Damian Trilling published the results of an experiment on selective exposure and political polarization. Together with Marijn van Klingeren (RU Nijmegen) and Yariv Tsfati (U Haifa), he conducted an experiment in the Netherlands. Most selective exposure research stems from the USA with its two-party system. In contrast, the Netherlands have a multi-party system, which offers new insights in the prevalence and the effects of selective media use.

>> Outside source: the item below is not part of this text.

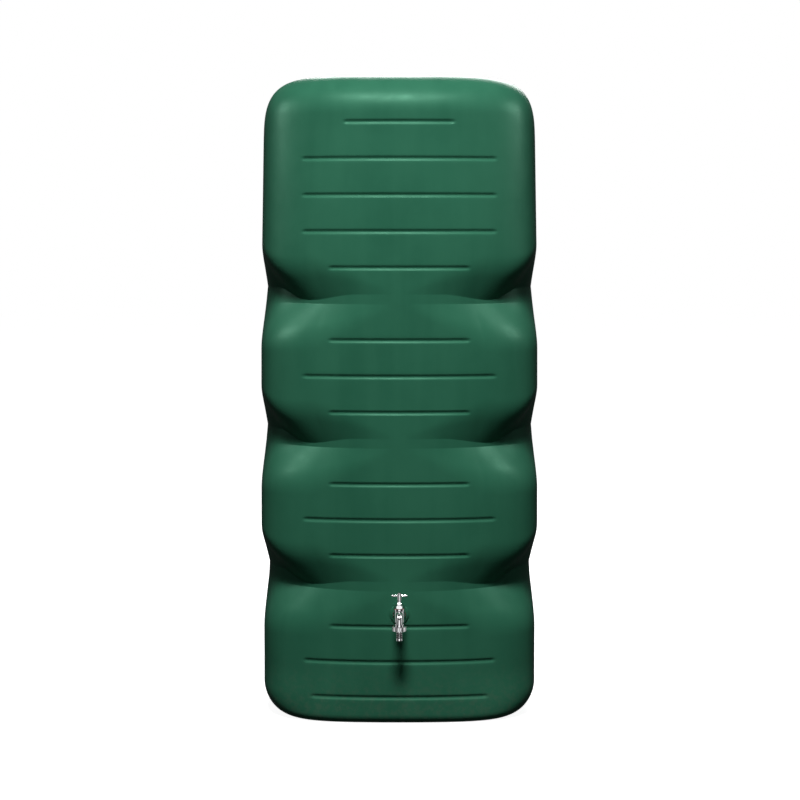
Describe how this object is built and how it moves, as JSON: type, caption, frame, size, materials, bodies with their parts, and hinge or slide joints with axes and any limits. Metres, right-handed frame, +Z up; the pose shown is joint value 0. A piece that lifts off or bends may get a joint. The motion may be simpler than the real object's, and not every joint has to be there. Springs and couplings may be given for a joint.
{
  "type": "rain barrel",
  "caption": "Tall slim blow-moulded rain barrel with pinched waists, grooved front, screw lid with gasket, side inlet and a chrome garden tap with tee handle and hose tail.",
  "frame": {"origin": "middle of the tank's base, on the ground", "axes": "+Z up; -Y towards the front, where the tap is; +X to the right seen from the front, the side with the filler hose's inlet"},
  "size_m": [0.785, 0.6464, 1.7805],
  "materials": {
    "tank_plastic": "satin green polyethylene with a fine mould grain",
    "lid_plastic": "satin green injection-moulded plastic",
    "rubber_black": "matt black rubber",
    "tap_chrome": "polished chrome plating on brass",
    "bare_brass": "turned brass",
    "seal_fibre": "red vulcanised fibre",
    "packing_white": "white low-friction plastic"
  },
  "bodies": {
    "tank": {"tank_shell": "tank_plastic", "inlet_grommet": "rubber_black", "threaded_insert": "bare_brass", "tap_seal": "rubber_black", "tap_body": "tap_chrome", "bonnet": "tap_chrome", "bonnet_seal": "seal_fibre", "gland_nut": "tap_chrome", "gland_packing": "packing_white", "union_nut": "tap_chrome", "union_washer": "rubber_black", "hose_tail": "tap_chrome"},
    "gasket": {"lid_gasket": "rubber_black"},
    "lid": {"lid": "lid_plastic"},
    "valve": {"jumper_valve": "bare_brass", "valve_washer": "rubber_black", "washer_nut": "bare_brass"},
    "spindle": {"spindle": "tap_chrome", "tee_handle": "tap_chrome", "handle_screw": "tap_chrome"}
  },
  "joints": [
    {"name": "lid_lift", "type": "slide", "parent": "tank", "child": "gasket", "axis": [0, 0, 1], "range_m": [0, 0.25]},
    {"name": "lid_unscrew", "type": "hinge", "parent": "gasket", "child": "lid", "pos_m": [0, 0, 1.772], "axis": [0, 0, 1], "range_deg": [0, 540]},
    {"name": "valve_lift", "type": "slide", "parent": "tank", "child": "valve", "axis": [0, 0, 1], "range_m": [0, 0.007]},
    {"name": "handle_turn", "type": "hinge", "parent": "valve", "child": "spindle", "pos_m": [0, -0.318, 0.348], "axis": [0, 0, 1], "range_deg": [0, 720]}
  ],
  "couplings": [
    {"joint": "handle_turn", "follows": "valve_lift", "rad_per_m": 1795.2}
  ]
}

One of the main lines of reasoning in the contemporary debate on media effects is the notion that selective exposure to congruent information can lead to political polarization. Most studies are correlational, potentially plagued with self-report biases, and cannot demonstrate time order. Even less is known about the mechanisms behind such an effect. We conducted an online quasi-experiment with a sample matching the characteristics of the Dutch population closely (N = 501). We investigate how selective exposure can lead to polarized attitudes and which role frames, facts, and public opinion cues play. While we find that facts learned can help explaining attitude change and that selectivity can influence the perception of public opinion, we cannot confirm that people generally polarize.
Trilling, D., van Klingeren, M., & Tsfati, Y. (2016). Selective exposure, political polarization, and possible mediators: Evidence from the Netherlands. International Journal of Public Opinion Research, online first. doi:10.1093/ijpor/edw003 [HTML] [PDF]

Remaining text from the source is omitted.